Jan Melchior, Asja Fischer, Laurenz Wiskott; 17(99):1−61, 2016.

Abstract

This work analyzes centered Restricted Boltzmann Machines (RBMs) and centered Deep Boltzmann Machines (DBMs), where centering is done by subtracting offset values from visible and hidden variables. We show analytically that (i) centered and normal Boltzmann Machines (BMs) and thus RBMs and DBMs are different parameterizations of the same model class, such that any normal BM/RBM/DBM can be transformed to an equivalent centered BM/RBM/DBM and vice versa, and that this equivalence generalizes to artificial neural networks in general, (ii) the expected performance of centered binary BMs/RBMs/DBMs is invariant under simultaneous flip of data and offsets, for any offset value in the range of zero to one, (iii) centering can be reformulated as a different update rule for normal BMs/RBMs/DBMs, and (iv) using the enhanced gradient is equivalent to setting the offset values to the average over model and data mean.
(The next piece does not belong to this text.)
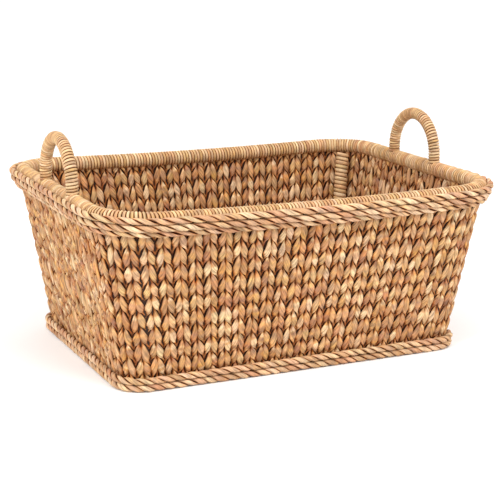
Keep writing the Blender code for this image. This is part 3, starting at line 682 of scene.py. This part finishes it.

Furthermore, we present numerical simulations suggesting that (i) optimal generative performance is achieved by subtracting mean values from visible as well as hidden variables, (ii) centered binary RBMs/DBMs reach significantly higher log-likelihood values than normal binary RBMs/DBMs, (iii) centering variants whose offsets depend on the model mean, like the enhanced gradient, suffer from severe divergence problems, (iv) learning is stabilized if an exponentially moving average over the batch means is used for the offset values instead of the current batch mean, which also prevents the enhanced gradient from severe divergence, (v) on a similar level of log-likelihood values centered binary RBMs/DBMs have smaller weights and bigger bias parameters than normal binary RBMs/DBMs, (vi) centering leads to an update direction that is closer to the natural gradient, which is extremely efficient for training as we show for small binary RBMs, (vii) centering eliminates the need for greedy layer-wise pre-training of DBMs, which often even deteriorates the results independently of whether centering is used or not, and (ix) centering is also beneficial for auto encoders.